De zitting heeft tot doel:
- —
het verkrijgen van inlichtingen
- —
het beproeven van een schikking
- —
de verdere instructie van de zaak.
Voorts kan de mogelijkheid van verwijzing naar mediation worden besproken.
Partijen zullen ieder de gelegenheid krijgen gedurende ten hoogste tien minuten hun standpunten toe te lichten. Eventuele daarop betrekking hebbende spreekaantekeningen kunnen worden overgelegd en zullen in het procesdossier worden gevoegd.

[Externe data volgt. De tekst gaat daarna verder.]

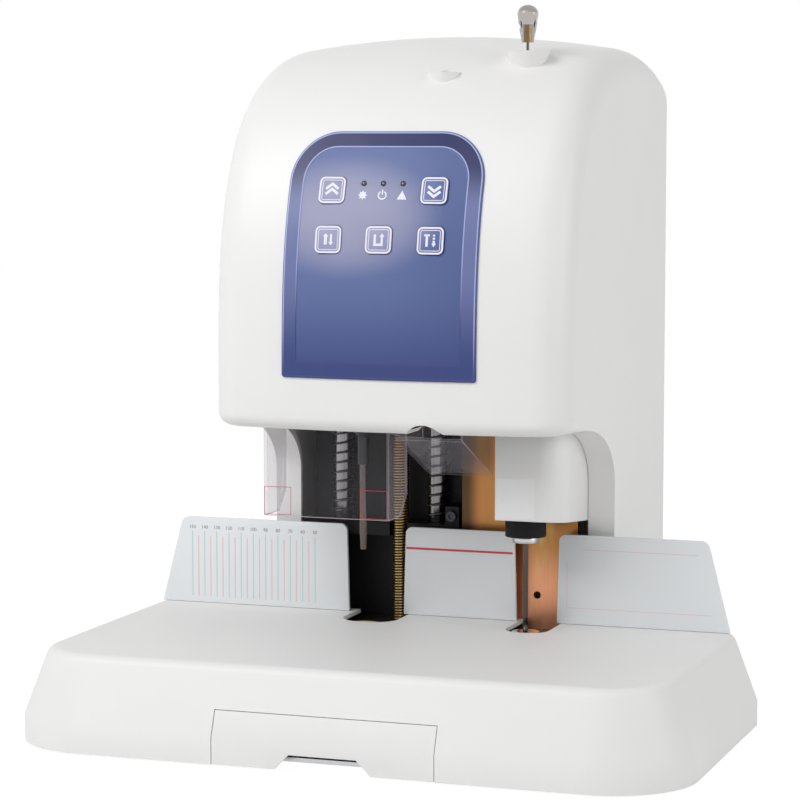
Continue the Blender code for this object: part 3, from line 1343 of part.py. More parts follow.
def make_rivet_station():
    axis = (RIVET_X, TOOL_Y)
    origin = (RIVET_X, TOOL_Y, DIE_Z)
    bore = NEEDLE_RADIUS + BORE_GAP
    drive_y = FENCE_Y + RIVET_DRIVE_SETBACK
    insulator_z = DIE_Z + DIE_HEIGHT + CLEAR
    heater_z = insulator_z + INSULATOR_HEIGHT + CLEAR
    profile = ring_profile(DIE_RADIUS, bore, DIE_Z, DIE_Z + DIE_HEIGHT)
    turned("rivet_die", profile, *axis, "bright_steel", DIE_Z)
    profile = ring_profile(INSULATOR_RADIUS, bore, insulator_z, insulator_z + INSULATOR_HEIGHT)
    turned("rivet_insulator", profile, *axis, "black_plastic", DIE_Z)
    low = (RIVET_X - HEATER_HALF, TOOL_Y - HEATER_HALF, heater_z)
    high = (RIVET_X + HEATER_HALF, TOOL_Y + HEATER_HALF, heater_z + HEATER_HEIGHT)
    heater = box("heater_block", low, high, "aluminium", origin)
    top = SLIDE_Z - CLEAR
    cut_rod(
        heater, (*axis, heater_z + HEATER_HEIGHT / 2), (*axis, top), HEATER_SHAFT_RADIUS, operation="UNION",
    )
    cut_rod(heater, (*axis, heater_z - OVERRUN), (*axis, top + OVERRUN), bore)
    slide_top = SLIDE_Z + SLIDE_THICK
    rear = drive_y + RIVET_ROD_RADIUS + CHUCK_SHAFT_RADIUS
    slide = box(
        "rivet_slide", (RIVET_X - SLIDE_HALF, TOOL_Y - SLIDE_FRONT, SLIDE_Z),
        (RIVET_X + SLIDE_HALF, rear, slide_top), "aluminium", origin,
    )
    low_z, high_z = SLIDE_Z - OVERRUN, slide_top + OVERRUN
    cut_rod(slide, (*axis, low_z), (*axis, high_z), bore)
    cut_rod(slide, (RIVET_X, drive_y, low_z), (RIVET_X, drive_y, high_z), RIVET_SCREW_RADIUS + SLIDE_GAP)
    shelf_top = SHELF_Z + SHELF_THICK
    for side, word in ((-1, "left"), (1, "right")):
        x = RIVET_X + side * RIVET_ROD_SPREAD
        cut_rod(slide, (x, drive_y, low_z), (x, drive_y, high_z), RIVET_ROD_RADIUS + SLIDE_GAP)
        start, end = (x, drive_y, shelf_top + CLEAR), (x, drive_y, TOP_PLATE_Z - CLEAR)
        rod("rivet_rod_" + word, start, end, RIVET_ROD_RADIUS, "bright_steel", sides=SMALL_SIDES)
    motor_foot = TOP_PLATE_Z - CLEAR - RIVET_MOTOR_HEIGHT
    screw_foot = shelf_top - SHELF_THICK / 2 + CLEAR
    rod(
        "rivet_screw", (RIVET_X, drive_y, screw_foot), (RIVET_X, drive_y, motor_foot - CLEAR),
        RIVET_SCREW_RADIUS, "bright_steel", (RIVET_X, drive_y, screw_foot),
    )
    rod(
        "rivet_motor", (RIVET_X, drive_y, motor_foot), (RIVET_X, drive_y, TOP_PLATE_Z - CLEAR),
        RIVET_MOTOR_RADIUS, "motor_grey", sides=LARGE_SIDES,
    )


def cover_path(inset):
    """Plan line of the cover from its front left edge round to its rear edge."""
    right = WING_INNER_HALF - CLEAR - inset
    front = COVER_FRONT_Y + inset
    radius = COVER_RADIUS - inset
    corner = arc((right - radius, front + radius), radius, 270, 360, 6)
    return [(COVER_LEFT_X, front)] + corner + [(right, COVER_REAR_Y)]


def make_rivet_cover():
    """White cover round the front and right of the rivet head, with a lower edge that falls to the rear."""
    outline = cover_path(0) + list(reversed(cover_path(COVER_WALL)))
    foot = COVER_BOTTOM_Z - COVER_DROP - OVERRUN
    cover = slab("rivet_head_cover", outline, foot, COVER_TOP_Z, "white_abs")
    front, rear = COVER_FRONT_Y - OVERRUN, COVER_REAR_Y + OVERRUN
    below = foot - OVERRUN
    wedge = [(front, below), (rear, below), (rear, COVER_BOTTOM_Z - COVER_DROP), (front, COVER_BOTTOM_Z)]
    cut_slab(cover, wedge, COVER_LEFT_X - OVERRUN, WING_INNER_HALF + OVERRUN, side_place)


def make_needle():
    """Guide needle with its clear knob, which is pulled up out of the paper's way."""
    axis = (RIVET_X, TOOL_Y)
    turned("guide_needle", [
        (0, INSERT_TOP_Z), (INSERT_RADIUS, INSERT_TOP_Z), (INSERT_RADIUS, KNOB_FOOT_Z),
        (NEEDLE_ROD_RADIUS, KNOB_FOOT_Z), (NEEDLE_ROD_RADIUS, NEEDLE_SHOULDER_Z),
        (NEEDLE_RADIUS, NEEDLE_SHOULDER_Z - NEEDLE_RADIUS), (NEEDLE_RADIUS, NEEDLE_FOOT_Z + NEEDLE_RADIUS),
        (NEEDLE_ROD_RADIUS, NEEDLE_FOOT_Z), (0, NEEDLE_FOOT_Z),
    ], *axis, "bright_steel", NEEDLE_FOOT_Z, SMALL_SIDES)
    socket = INSERT_RADIUS + CLEAR
    dome = arc((0, KNOB_SHOULDER_Z), KNOB_RADIUS, 90, 0, 3)
    squash = (KNOB_TOP_Z - KNOB_SHOULDER_Z) / KNOB_RADIUS
    profile = [(abs(r), KNOB_SHOULDER_Z + (z - KNOB_SHOULDER_Z) * squash) for r, z in dome]
    profile[0] = (0, KNOB_TOP_Z)
    profile += [
        (KNOB_FOOT_RADIUS, KNOB_FOOT_Z), (socket, KNOB_FOOT_Z), (socket, INSERT_TOP_Z + CLEAR),
        (0, INSERT_TOP_Z + CLEAR),
    ]
    knob = turned("needle_knob", profile, *axis, "clear", NEEDLE_FOOT_Z, SMALL_SIDES)
    knob.modifiers["turn"].use_smooth_shade = False
    bore = NEEDLE_ROD_RADIUS + SLIDE_GAP
    profile = ring_profile(BUSH_RADIUS, bore, BOSS_TOP_Z - BUSH_LENGTH, BOSS_TOP_Z)
    turned("needle_bush", profile, *axis, "black_plastic", BOSS_TOP_Z, SMALL_SIDES)


# Nylon tube feed

def make_tube_feed():
    """Pipe from the port on the head down to the cutter above the tray."""
    high = TOP_PLATE_Z + TOP_PLATE_THICK + CLEAR
    flange_top = high + PIPE_FLANGE_THICK
    turned("tube_guide", [
        (PIPE_FLANGE_RADIUS, flange_top), (PIPE_FLANGE_RADIUS, high), (TUBE_PIPE_RADIUS, high),
        (TUBE_PIPE_RADIUS, PIPE_FOOT_Z), (TUBE_BORE_RADIUS, PIPE_FOOT_Z), (TUBE_BORE_RADIUS, flange_top),
    ], TUBE_X, PORT_Y, "aluminium")
    pin_x = TUBE_X + CUTTER_PIN_OFFSET
    low, top = CUTTER_BRIDGE_Z, CUTTER_BRIDGE_Z + CUTTER_BRIDGE_THICK
    half = CUTTER_BRIDGE_HALF
    guide = bpy.data.objects["tube_guide"]
    left = TUBE_X + TUBE_BORE_RADIUS + CLEAR
    cut_box(guide, (left, PORT_Y - half, low), (pin_x + half, PORT_Y + half, top), "UNION")
    arm_top = PIPE_FOOT_Z - CLEAR
    arm_low = arm_top - CUTTER_ARM_THICK
    head_top = arm_low - CLEAR
    pin_low = (pin_x, PORT_Y, head_top - CLEAR)
    cut_rod(guide, pin_low, (pin_x, PORT_Y, top - half / 2), CUTTER_PIN_RADIUS, SMALL_SIDES, "UNION")
    head_low = (pin_x, PORT_Y, head_top - CUTTER_ARM_THICK)
    cut_rod(guide, head_low, (pin_x, PORT_Y, head_top), CUTTER_HEAD_RADIUS, SMALL_SIDES, "UNION")
    half = CUTTER_ARM_HALF
    reach = CUTTER_PIN_OFFSET + 2 * half
    blade = arc((0, 0), half, -90, 90, 6) + [(half - reach, half), (-reach, -half)]
    turn = Matrix.Rotation(CUTTER_REST, 2)
    outline = [(pin_x + spot.x, PORT_Y + spot.y) for spot in (turn @ Vector(point) for point in blade)]
    origin = (pin_x, PORT_Y, arm_low)
    arm = slab("cutter_arm", outline, arm_low, arm_top, "bright_steel", origin=origin)
    start, end = (pin_x, PORT_Y, arm_low - OVERRUN), (pin_x, PORT_Y, arm_top + OVERRUN)
    cut_rod(arm, start, end, CUTTER_PIN_RADIUS + CLEAR, SMALL_SIDES)


# Clear pieces

def lip_z():
    return HEAD_BOTTOM_Z + HOUSING_WALL + CLEAR


def lip_front():
    return HEAD_FRONT_Y + MOUTH_SETBACK - LIP_OVERLAP


def make_guard():
    """Clear guard round the drill, open behind, hung by a flange on the head's floor."""
    left, right = GUARD_LEFT_X, GUARD_LEFT_X + GUARD_WIDTH
    front, rear = GUARD_FRONT_Y, GUARD_FRONT_Y + GUARD_DEPTH
    wall = GUARD_WALL
    outline = [
        (left, rear), (left, front), (right, front), (right, rear), (right - wall, rear),
        (right - wall, front + wall), (left + wall, front + wall), (left + wall, rear),
    ]
    guard = slab("safety_guard", outline, GUARD_BOTTOM_Z, lip_z() + wall, "clear")
    cut_box(guard, (left, lip_front(), lip_z()), (right, front + wall / 2, lip_z() + wall), "UNION")
    corner = [
        (rear - GUARD_CHAMFER, GUARD_BOTTOM_Z - OVERRUN), (rear + OVERRUN, GUARD_BOTTOM_Z - OVERRUN),
        (rear + OVERRUN, GUARD_BOTTOM_Z + GUARD_CHAMFER + OVERRUN),
    ]
    cut_slab(guard, corner, left - OVERRUN, right + OVERRUN, side_place)


def tray_section(inset):
    """Side outline of the tray: the floor falls to the rear, and the walls end level with the flange."""
    top = lip_z() + TRAY_WALL if inset == 0 else lip_z() + TRAY_WALL + OVERRUN
    front, rear = TRAY_FRONT_Y + inset, TRAY_REAR_Y - inset
    return [
        (front, TRAY_FRONT_Z + inset), (rear, TRAY_REAR_Z + inset), (rear, TRAY_REAR_Z + TRAY_BACK_HEIGHT),
        (rear, top), (front, top),
    ]


def make_tray():
    left, right = TRAY_LEFT_X, TRAY_LEFT_X + TRAY_WIDTH
    wall = TRAY_WALL
    tray = slab("tube_tray", tray_section(0), left, right, "clear", side_place)
    cut_slab(tray, tray_section(wall), left + wall, right - wall, side_place)
    low = (left, lip_front(), lip_z())
    cut_box(tray, low, (right, TRAY_FRONT_Y + wall / 2, lip_z() + wall), "UNION")
    half = FINGER_RADIUS - TRAY_WALL
    cut_box(
        tray, (FINGER_X - half, lip_front() - OVERRUN, TRAY_FRONT_Z + wall),
        (FINGER_X + half, TRAY_FRONT_Y + wall + OVERRUN, lip_z() + wall + OVERRUN),
    )


# Electrics and the clamp bolt

def make_electrics():
    foot = CHASSIS_Z + CHASSIS_THICK + CLEAR
    box(
        "power_supply", (SUPPLY_LEFT_X, SUPPLY_FRONT_Y, foot),
        (SUPPLY_LEFT_X + SUPPLY_WIDTH, SUPPLY_FRONT_Y + SUPPLY_DEPTH, foot + SUPPLY_HEIGHT), "aluminium",
    )
    top = BOARD_FOOT_Z + BOARD_HEIGHT
    face = BOARD_Y + BOARD_THICK
    core = BOARD_Y + BOARD_THICK / 2
    board = box("main_board", (-BOARD_HALF, BOARD_Y, BOARD_FOOT_Z), (BOARD_HALF, face, top), "board_green")
    rear = REAR_Y - REAR_COVER_INSET - REAR_COVER_THICK - CLEAR
    for side in (-1, 1):
        for z in (BOARD_FOOT_Z + STANDOFF_INSET, top - STANDOFF_INSET):
            x = side * (BOARD_HALF - STANDOFF_INSET)
            cut_rod(board, (x, core, z), (x, rear, z), STANDOFF_RADIUS, SMALL_SIDES, "UNION")
    relay = STANDOFF_INSET
    can_z = top - 3 * relay
    for column in (-1, 0, 1):
        x = column * 3 * relay
        low = (x - relay, BOARD_Y - 2 * relay, BOARD_FOOT_Z + 2 * relay)
        cut_box(board, low, (x + relay, core, BOARD_FOOT_Z + 5 * relay), "UNION")
        cut_rod(board, (x, core, can_z), (x, BOARD_Y - 3 * relay, can_z), relay, SMALL_SIDES, "UNION")


def make_bolt():
    """Socket bolt that clamps the lug of the cross plate."""
    x = BACK_PLATE_RIGHT_X - LUG_WIDTH / 2
    z = CROSS_PLATE_Z + CROSS_PLATE_THICK + LUG_HEIGHT / 2
    front = FENCE_Y + CROSS_PLATE_SETBACK - CLEAR
    bolt = rod("clamp_bolt", (x, front, z), (x, front - BOLT_HEAD, z), BOLT_RADIUS, "bright_steel")
    cut_rod(bolt, (x, front - BOLT_HEAD - OVERRUN, z), (x, front - BOLT_HEAD / 2, z), BOLT_SOCKET_RADIUS, 6)


def main():
    make_base_shell()
    make_paper_bin()
    make_fence()
    make_chassis()
    make_housing_shell()
    make_control_panel()
    make_buttons()
    make_rear_cover()
    make_frame()
    make_posts()
    make_carriage()
    make_drill()
    make_press_drive()
    make_rivet_station()
    make_rivet_cover()
    make_needle()
    make_tube_feed()
    make_guard()
    make_tray()
    make_electrics()
    make_bolt()


main()
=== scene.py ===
"""Looks of the document riveting machine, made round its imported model.

The head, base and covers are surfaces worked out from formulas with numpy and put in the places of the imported
solids. Lengths are in metres, +Z is up and the front faces -Y.
"""

import math

import bmesh
import bpy
import numpy as np
from bpy.props import FloatProperty, FloatVectorProperty, IntProperty, PointerProperty
from mathutils import Matrix, Vector


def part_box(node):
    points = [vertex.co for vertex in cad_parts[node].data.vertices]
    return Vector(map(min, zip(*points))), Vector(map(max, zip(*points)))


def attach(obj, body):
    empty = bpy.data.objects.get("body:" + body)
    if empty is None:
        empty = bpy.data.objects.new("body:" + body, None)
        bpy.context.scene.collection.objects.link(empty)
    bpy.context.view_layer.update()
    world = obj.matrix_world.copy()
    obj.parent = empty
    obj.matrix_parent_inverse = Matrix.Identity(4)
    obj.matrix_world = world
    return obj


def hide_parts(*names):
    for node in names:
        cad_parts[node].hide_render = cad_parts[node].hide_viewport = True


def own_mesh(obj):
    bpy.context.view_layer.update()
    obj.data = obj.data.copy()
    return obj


bl_info = {
    "name": "Document riveting machine",
    "version": (1, 0, 0),
    "blender": (4, 5, 0),
    "location": "3D View > Sidebar > Riveter",
    "description": "Builds the surfaces, finishes and studio of a desk machine that drills and rivets paper",
    "category": "Add Mesh",
}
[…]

De rechtbank hanteert de volgende termijnen:
- —
wijziging van eis; uiterlijk 2 weken vóór de comparitie in het bezit van rechtbank en wederpartij;
- —
nadere producties: uiterlijk 2 weken vóór de comparitie in het bezit van rechtbank en wederpartij.
Stukken die, zonder toestemming van de wederpartij, nadien door de rechtbank worden ontvangen, kunnen worden geweigerd; daarover zal ter zitting worden beslist.
Indien één van de partijen verhinderd is om op na te noemen datum voor de rechtbank te verschijnen, dient deze partij binnen twee weken na heden schriftelijk de rechtbank hiervan in kennis te stellen, onder opgave van zowel de eigen verhinderdata als die van de wederpartij.
Ter comparitie kan uitspraak worden gedaan over een bewijsopdracht of deskundigenbericht en een datum voor het getuigenverhoor worden bepaald. Ook kan een datum voor schriftelijk vonnis worden bepaald. Partijen zullen slechts gelegenheid krijgen voor een nadere conclusie, indien dit met het oog op hoor en wederhoor of een goede instructie van de zaak noodzakelijk is.
Beslissing
De rechtbank:
- —
gelast partijen in persoon, rechtspersonen vertegenwoordigd door een bevoegde bestuurder of een door het bestuur schriftelijk gemachtigde, en desgewenst vergezeld van de raadslieden te verschijnen tot het in de rechtsoverwegingen aangegeven doel;
- —
bepaalt dat deze comparitie zal plaatsvinden op donderdag 2 februari 2017 van 13.00 uur tot 14.30 uur in het gebouw van deze rechtbank, Parnassusweg 220–228 te Amsterdam;
- —
houdt iedere verdere beslissing aan.
Dit vonnis is gewezen door mr. N.C.H. Blankevoort en in het openbaar uitgesproken op 20 juli 2016.